## Data block
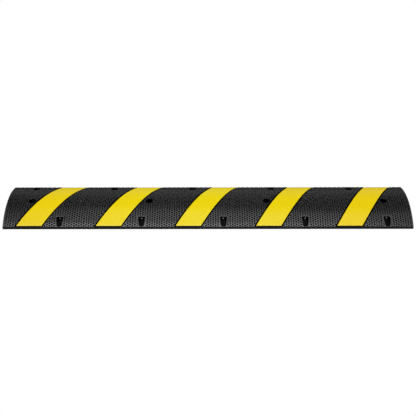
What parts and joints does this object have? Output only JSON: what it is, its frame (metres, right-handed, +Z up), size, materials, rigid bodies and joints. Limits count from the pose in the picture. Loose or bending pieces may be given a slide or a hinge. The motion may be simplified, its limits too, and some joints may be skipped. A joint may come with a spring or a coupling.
{
  "type": "rubber speed bump",
  "caption": "Long low crowned rubber speed bump with slanted yellow reflective tape stripes, bead reflectors in tapered edge pockets and recessed bolt holes.",
  "frame": {"origin": "middle of the underside, on the road surface", "axes": "+X along the bump's length, +Y across it in the direction of travel, +Z up from the road"},
  "size_m": [1.8288, 0.2776, 0.047],
  "materials": {
    "rubber": "moulded recycled rubber, satin, dimpled tread",
    "tape": "yellow reflective tape, semi gloss, fine bead texture",
    "lens": "clear pressed glass bead",
    "cup": "bright drawn cup"
  },
  "bodies": {
    "root": {"reflector_cup_front_1": "cup", "reflector_cup_front_2": "cup", "reflector_cup_front_3": "cup", "reflector_cup_front_4": "cup", "reflector_cup_front_5": "cup", "reflector_cup_rear_1": "cup", "reflector_cup_rear_2": "cup", "reflector_cup_rear_3": "cup", "reflector_cup_rear_4": "cup", "reflector_cup_rear_5": "cup", "reflector_lens_front_1": "lens", "reflector_lens_front_2": "lens", "reflector_lens_front_3": "lens", "reflector_lens_front_4": "lens", "reflector_lens_front_5": "lens", "reflector_lens_rear_1": "lens", "reflector_lens_rear_2": "lens", "reflector_lens_rear_3": "lens", "reflector_lens_rear_4": "lens", "reflector_lens_rear_5": "lens", "rubber_body": "rubber", "tape_stripe_1": "tape", "tape_stripe_2": "tape", "tape_stripe_3": "tape", "tape_stripe_4": "tape", "tape_stripe_5": "tape"}
  },
  "joints": []
}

## Task directions
Copy out every line of the listing that includes the string "from".

## Solved exercise
What parts and joints does this object have? Output only JSON: what it is, its frame (metres, right-handed, +Z up), size, materials, rigid bodies and joints. Limits count from the pose in the picture. Loose or bending pieces may be given a slide or a hinge. The motion may be simplified, its limits too, and some joints may be skipped. A joint may come with a spring or a coupling.
  "frame": {"origin": "middle of the underside, on the road surface", "axes": "+X along the bump's length, +Y across it in the direction of travel, +Z up from the road"},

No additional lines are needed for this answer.